### Direction
Word for word, restate every line of the listing that follows.

### Information shown
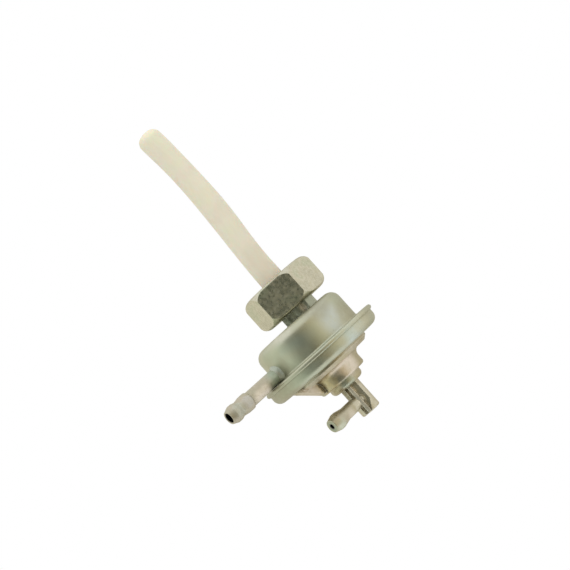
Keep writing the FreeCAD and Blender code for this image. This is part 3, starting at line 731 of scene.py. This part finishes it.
def lightRoom(look):
    world = bpy.data.worlds.new("room")
    bpy.context.scene.world = world
    world.use_nodes = True
    tree = world.node_tree
    tree.nodes.clear()
    output = tree.nodes.new("ShaderNodeOutputWorld")
    ray = addNode(tree, "ShaderNodeLightPath", {})
    direction = addNode(tree, "ShaderNodeTexCoord", {}).outputs["Generated"]
    ahead = vectorCalc(tree, "DOT_PRODUCT", direction, tuple(heading(look["front"]))).outputs["Value"]
    aside = vectorCalc(tree, "DOT_PRODUCT", direction, tuple(heading(look["front"] + 90))).outputs["Value"]
    sideways = calc(tree, "DEGREES", calc(tree, "ARCTAN2", aside, ahead))
    height = addNode(tree, "ShaderNodeSeparateXYZ", {"Vector": direction}).outputs["Z"]
    upward = calc(tree, "DEGREES", calc(tree, "ARCSINE", height))
    stops = [((angle + 180) / 360, tint) for angle, tint in look["wall"]]
    wall = tints(tree, between(tree, sideways, -180, 180, kind="LINEAR"), stops)
    fromBelow = between(tree, upward, *look["wallLow"])
    along = calc(tree, "MULTIPLY", fromBelow, between(tree, upward, *look["wallHigh"], 1.0, 0.0))
    glossy = calc(tree, "MAXIMUM", ray.outputs["Is Glossy Ray"], ray.outputs["Is Transmission Ray"])
    white = (1.0, 1.0, 1.0)
    mirrored = blend(tree, along, white, wall)
    colour = blend(tree, glossy, white, mirrored)
    colour = blend(tree, ray.outputs["Is Camera Ray"], colour, white)
    seen = calc(tree, "MAXIMUM", ray.outputs["Is Camera Ray"], glossy)
    level = addNode(tree, "ShaderNodeMix", {0: seen, 2: look["level"], 3: 1.0}).outputs[0]
    background = addNode(tree, "ShaderNodeBackground", {"Color": colour, "Strength": level})
    tree.links.new(background.outputs["Background"], output.inputs["Surface"])


lightRoom(roomLook)
print("room lit")

# Plain floor well below the part
floorLook = {
    "below": 105 * mm,             # under the part's lowest point
    "radius": 0.10, "corners": 96,
    "colour": (0.93, 0.93, 0.92), "roughness": 0.9, "specular": 0.1,
    "shadowRadius": 0.05, "fade": 0.05,   # round the part the floor keeps its shadow
    "whiteShare": 0.55,
}


def makeFloor(look):
    shape = bmesh.new()
    bmesh.ops.create_circle(shape, cap_ends=True, radius=look["radius"], segments=look["corners"])
    floor = makeObject("floor", shape)
    floor.location = (0, 0, cadLow.z - look["below"])
    tree, shader, material = startMaterial("floorWhite")
    shader.inputs["Base Color"].default_value = (*look["colour"], 1)
    shader.inputs["Roughness"].default_value = look["roughness"]
    shader.inputs["Specular IOR Level"].default_value = look["specular"]
    ray = addNode(tree, "ShaderNodeLightPath", {})
    seen = calc(tree, "MAXIMUM", ray.outputs["Is Camera Ray"], ray.outputs["Is Glossy Ray"])
    seen = calc(tree, "MAXIMUM", seen, ray.outputs["Is Transmission Ray"])
    away = vectorCalc(tree, "LENGTH", ownPlace(tree)).outputs["Value"]
    fadeEnd = look["shadowRadius"] + look["fade"]
    white = between(tree, away, look["shadowRadius"], fadeEnd, look["whiteShare"], 1.0)
    share = calc(tree, "MULTIPLY", seen, white)
    glow = addNode(tree, "ShaderNodeEmission", {"Color": (1, 1, 1, 1), "Strength": 1.0})
    mixed = {0: share, 1: shader.outputs["BSDF"], 2: glow.outputs["Emission"]}
    mix = addNode(tree, "ShaderNodeMixShader", mixed)
    tree.links.new(mix.outputs["Shader"], tree.nodes["Material Output"].inputs["Surface"])
    floor.data.materials.append(material)


makeFloor(floorLook)
print("floor laid")

# Soft lamps
lampLooks = [
    {"name": "topLamp", "azimuth": 300, "elevation": 55, "distance": 0.8, "size": 0.5, "power": 3.0},
    {"name": "sideLamp", "azimuth": 190, "elevation": 20, "distance": 0.8, "size": 0.4, "power": 1.5},
]


def hangLamp(look):
    lamp = bpy.data.lights.new(look["name"], "AREA")
    lamp.shape = "DISK"
    lamp.size = look["size"]
    lamp.energy = look["power"]
    holder = bpy.data.objects.new(look["name"], lamp)
    holder.visible_glossy = False
    away = heading(look["azimuth"]) * math.cos(math.radians(look["elevation"]))
    away.z = math.sin(math.radians(look["elevation"]))
    holder.location = away * look["distance"]
    holder.rotation_mode = "QUATERNION"
    holder.rotation_quaternion = away.to_track_quat("Z", "Y")
    bpy.context.scene.collection.objects.link(holder)


for lampLook in lampLooks:
    hangLamp(lampLook)
print("lamps hung")

# Camera, rolled as the tap lies in the picture
cameraLook = {
    "lens": 100, "sensor": 36,
    "azimuth": -29.98, "elevation": -1.93, "roll": -42.05,
    "distance": 480 * mm,
    "aim": (1.58 * mm, -0.91 * mm, 1.73 * mm),
}


def placeCamera(look):
    data = bpy.data.cameras.new("camera")
    data.lens = look["lens"]
    data.sensor_width = look["sensor"]
    camera = bpy.data.objects.new("camera", data)
    bpy.context.scene.collection.objects.link(camera)
    azimuth, elevation, roll = (math.radians(look[key]) for key in ("azimuth", "elevation", "roll"))
    level = math.cos(elevation)
    back = Vector((math.sin(azimuth) * level, -math.cos(azimuth) * level, math.sin(elevation)))
    camera.location = Vector(look["aim"]) + back * look["distance"]
    right = back.cross(Vector((0, 0, -1))).normalized()
    up = back.cross(right)
    across = right * math.cos(roll) + up * math.sin(roll)
    upward = up * math.cos(roll) - right * math.sin(roll)
    camera.rotation_mode = "QUATERNION"
    camera.rotation_quaternion = Matrix((across, upward, back)).transposed().to_quaternion()
    bpy.context.scene.camera = camera


placeCamera(cameraLook)
bpy.context.scene.view_settings.view_transform = "Standard"
print("camera placed")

### Full answer
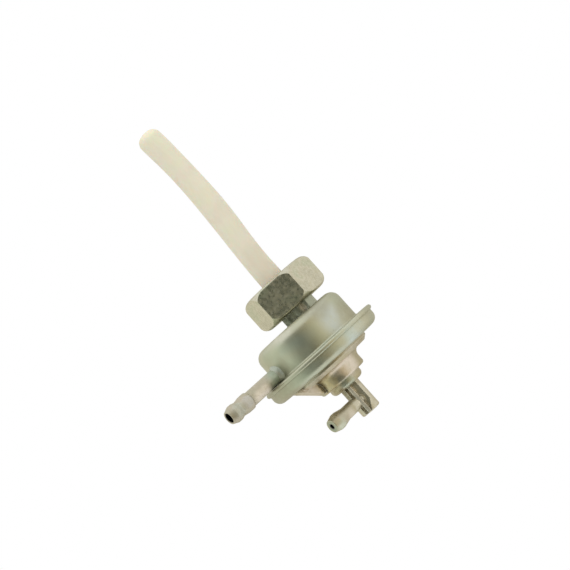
Keep writing the FreeCAD and Blender code for this image. This is part 3, starting at line 731 of scene.py. This part finishes it.
def lightRoom(look):
    world = bpy.data.worlds.new("room")
    bpy.context.scene.world = world
    world.use_nodes = True
    tree = world.node_tree
    tree.nodes.clear()
    output = tree.nodes.new("ShaderNodeOutputWorld")
    ray = addNode(tree, "ShaderNodeLightPath", {})
    direction = addNode(tree, "ShaderNodeTexCoord", {}).outputs["Generated"]
    ahead = vectorCalc(tree, "DOT_PRODUCT", direction, tuple(heading(look["front"]))).outputs["Value"]
    aside = vectorCalc(tree, "DOT_PRODUCT", direction, tuple(heading(look["front"] + 90))).outputs["Value"]
    sideways = calc(tree, "DEGREES", calc(tree, "ARCTAN2", aside, ahead))
    height = addNode(tree, "ShaderNodeSeparateXYZ", {"Vector": direction}).outputs["Z"]
    upward = calc(tree, "DEGREES", calc(tree, "ARCSINE", height))
    stops = [((angle + 180) / 360, tint) for angle, tint in look["wall"]]
    wall = tints(tree, between(tree, sideways, -180, 180, kind="LINEAR"), stops)
    fromBelow = between(tree, upward, *look["wallLow"])
    along = calc(tree, "MULTIPLY", fromBelow, between(tree, upward, *look["wallHigh"], 1.0, 0.0))
    glossy = calc(tree, "MAXIMUM", ray.outputs["Is Glossy Ray"], ray.outputs["Is Transmission Ray"])
    white = (1.0, 1.0, 1.0)
    mirrored = blend(tree, along, white, wall)
    colour = blend(tree, glossy, white, mirrored)
    colour = blend(tree, ray.outputs["Is Camera Ray"], colour, white)
    seen = calc(tree, "MAXIMUM", ray.outputs["Is Camera Ray"], glossy)
    level = addNode(tree, "ShaderNodeMix", {0: seen, 2: look["level"], 3: 1.0}).outputs[0]
    background = addNode(tree, "ShaderNodeBackground", {"Color": colour, "Strength": level})
    tree.links.new(background.outputs["Background"], output.inputs["Surface"])


lightRoom(roomLook)
print("room lit")

# Plain floor well below the part
floorLook = {
    "below": 105 * mm,             # under the part's lowest point
    "radius": 0.10, "corners": 96,
    "colour": (0.93, 0.93, 0.92), "roughness": 0.9, "specular": 0.1,
    "shadowRadius": 0.05, "fade": 0.05,   # round the part the floor keeps its shadow
    "whiteShare": 0.55,
}


def makeFloor(look):
    shape = bmesh.new()
    bmesh.ops.create_circle(shape, cap_ends=True, radius=look["radius"], segments=look["corners"])
    floor = makeObject("floor", shape)
    floor.location = (0, 0, cadLow.z - look["below"])
    tree, shader, material = startMaterial("floorWhite")
    shader.inputs["Base Color"].default_value = (*look["colour"], 1)
    shader.inputs["Roughness"].default_value = look["roughness"]
    shader.inputs["Specular IOR Level"].default_value = look["specular"]
    ray = addNode(tree, "ShaderNodeLightPath", {})
    seen = calc(tree, "MAXIMUM", ray.outputs["Is Camera Ray"], ray.outputs["Is Glossy Ray"])
    seen = calc(tree, "MAXIMUM", seen, ray.outputs["Is Transmission Ray"])
    away = vectorCalc(tree, "LENGTH", ownPlace(tree)).outputs["Value"]
    fadeEnd = look["shadowRadius"] + look["fade"]
    white = between(tree, away, look["shadowRadius"], fadeEnd, look["whiteShare"], 1.0)
    share = calc(tree, "MULTIPLY", seen, white)
    glow = addNode(tree, "ShaderNodeEmission", {"Color": (1, 1, 1, 1), "Strength": 1.0})
    mixed = {0: share, 1: shader.outputs["BSDF"], 2: glow.outputs["Emission"]}
    mix = addNode(tree, "ShaderNodeMixShader", mixed)
    tree.links.new(mix.outputs["Shader"], tree.nodes["Material Output"].inputs["Surface"])
    floor.data.materials.append(material)


makeFloor(floorLook)
print("floor laid")

# Soft lamps
lampLooks = [
    {"name": "topLamp", "azimuth": 300, "elevation": 55, "distance": 0.8, "size": 0.5, "power": 3.0},
    {"name": "sideLamp", "azimuth": 190, "elevation": 20, "distance": 0.8, "size": 0.4, "power": 1.5},
]


def hangLamp(look):
    lamp = bpy.data.lights.new(look["name"], "AREA")
    lamp.shape = "DISK"
    lamp.size = look["size"]
    lamp.energy = look["power"]
    holder = bpy.data.objects.new(look["name"], lamp)
    holder.visible_glossy = False
    away = heading(look["azimuth"]) * math.cos(math.radians(look["elevation"]))
    away.z = math.sin(math.radians(look["elevation"]))
    holder.location = away * look["distance"]
    holder.rotation_mode = "QUATERNION"
    holder.rotation_quaternion = away.to_track_quat("Z", "Y")
    bpy.context.scene.collection.objects.link(holder)


for lampLook in lampLooks:
    hangLamp(lampLook)
print("lamps hung")

# Camera, rolled as the tap lies in the picture
cameraLook = {
    "lens": 100, "sensor": 36,
    "azimuth": -29.98, "elevation": -1.93, "roll": -42.05,
    "distance": 480 * mm,
    "aim": (1.58 * mm, -0.91 * mm, 1.73 * mm),
}


def placeCamera(look):
    data = bpy.data.cameras.new("camera")
    data.lens = look["lens"]
    data.sensor_width = look["sensor"]
    camera = bpy.data.objects.new("camera", data)
    bpy.context.scene.collection.objects.link(camera)
    azimuth, elevation, roll = (math.radians(look[key]) for key in ("azimuth", "elevation", "roll"))
    level = math.cos(elevation)
    back = Vector((math.sin(azimuth) * level, -math.cos(azimuth) * level, math.sin(elevation)))
    camera.location = Vector(look["aim"]) + back * look["distance"]
    right = back.cross(Vector((0, 0, -1))).normalized()
    up = back.cross(right)
    across = right * math.cos(roll) + up * math.sin(roll)
    upward = up * math.cos(roll) - right * math.sin(roll)
    camera.rotation_mode = "QUATERNION"
    camera.rotation_quaternion = Matrix((across, upward, back)).transposed().to_quaternion()
    bpy.context.scene.camera = camera


placeCamera(cameraLook)
bpy.context.scene.view_settings.view_transform = "Standard"
print("camera placed")